There are 8 billion other people here and we all get to take turns being seen, or, uh, overheard anyways. When I feel anxiety around being perceived, I find it comforting to remember we’re all just shuffling around existing and it’s always someone’s turn to be witnessed. Why shouldn’t I be the neurotic brunette wiping my sweaty ass print off the pleather chair at this bar???
Maybe THIS is what 36 is — being witnessed with an open heart and many soggy napkins under my thighs! MR. DEMILLE, I’M READY FOR MY CLOSEUP!
To celebrate the pending anniversary of my mother spending 45 hours in labor while my dad fell asleep in a chair (“WELL SORRY I WAS TIRED FROM WORKING CONSTRUCTION ALL WEEK!”), here are a few wholesome birthday memories from The Early Years.
ONE! Fittingly, this was not only my first birthday party, but also my first Budweiser and my first time milking a doting audience for laughs.
THREE! Lest I ever lose my White Trash street cred, my first Hooters t-shirt:
FOUR! It is important to me that any younger friends know McDonald’s basically used to be a fine dining establishment. Look at these ornate partitions! I also spy a Barbie suitcase that would eventually go on to house a LOT of horny barbies.
SEVEN! My first sleepover followed by a full day as a Junior Zookeeper! My identity as someone who will open-mouth kiss JTT through a TV screen and wax poetic about an anteater all in the same 24 hours really starts to take shape here and I think that’s worth noting.





EIGHT! My family threw a classic bowling alley party and I made an…enemy?
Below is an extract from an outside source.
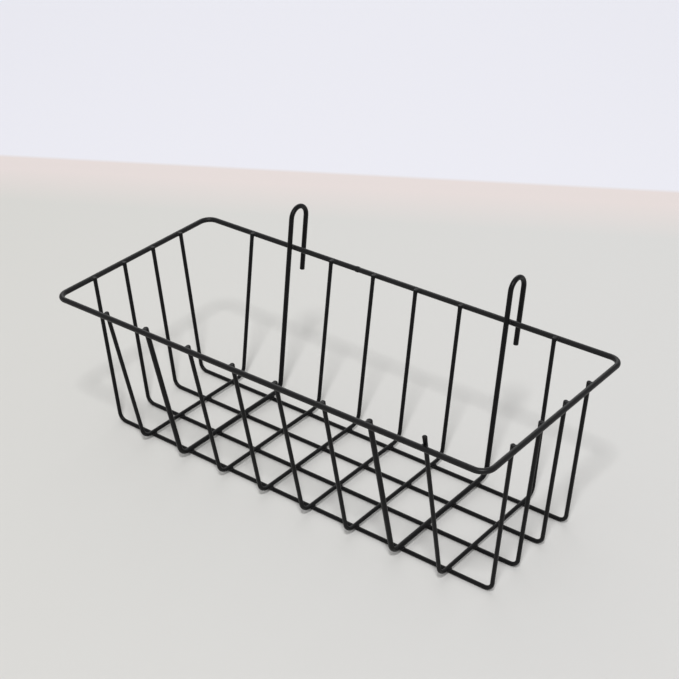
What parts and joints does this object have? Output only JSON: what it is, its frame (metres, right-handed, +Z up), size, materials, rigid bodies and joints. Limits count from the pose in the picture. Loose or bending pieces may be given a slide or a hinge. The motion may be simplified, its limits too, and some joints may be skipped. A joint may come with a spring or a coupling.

Joke’s on her because I don’t remember her name, but I DO remember this Lisa Frank notebook and getting four different copies of the Tracy Chapman New Beginning CD. “Give me one reason” not to smack this girl!
Birthday luck briefly faltered at 9 when Princess Diana died the morning of my ice skating party—you’ll be shocked to hear that, while vaguely sad, I cared less about that and more about everyone being a bummer on my big day—and then Rachel ran over my index finger with her skate blade. This was a notable time for tears on the whole, and I do tend to carry on this tradition with an annual birthday cry.
10 bounced back as a Spice World singalong sleepover with the few friends I’d managed to make when we first moved to Virginia. I’d asked my mom for a Spice Girls cake but the bakery couldn’t do it so she cut out a cardboard picture of them and stuck it in the icing, a move I was of course humiliated by at the time because children are often stupid and lacking perspective.
Thankfully, at 35 years and 364 days, I am now perpetually smart and empathetic and NEVER short-sighted or ungrateful. And well, seeing as how I’m already perfect, it’s a little difficult for me to make this ask, but I would love to close out this Pulp revival by hearing any wishes / advice / love / curses for 36 in the comments! Or you know, just text me for my address and I’ll await my many medals.
Love you!
*Truly the only kind my brain knows how to make.
**Wait…I think I’m gonna do an unhinged public dream journal??? Stay tuned.
Revel in still being in your glorious 30s, there's so much more good to come! Birthday tears (hopefully some of joy!) abound!
It wouldn’t be the 90s without a McDonald’s birthday party, the ultimate Mecca.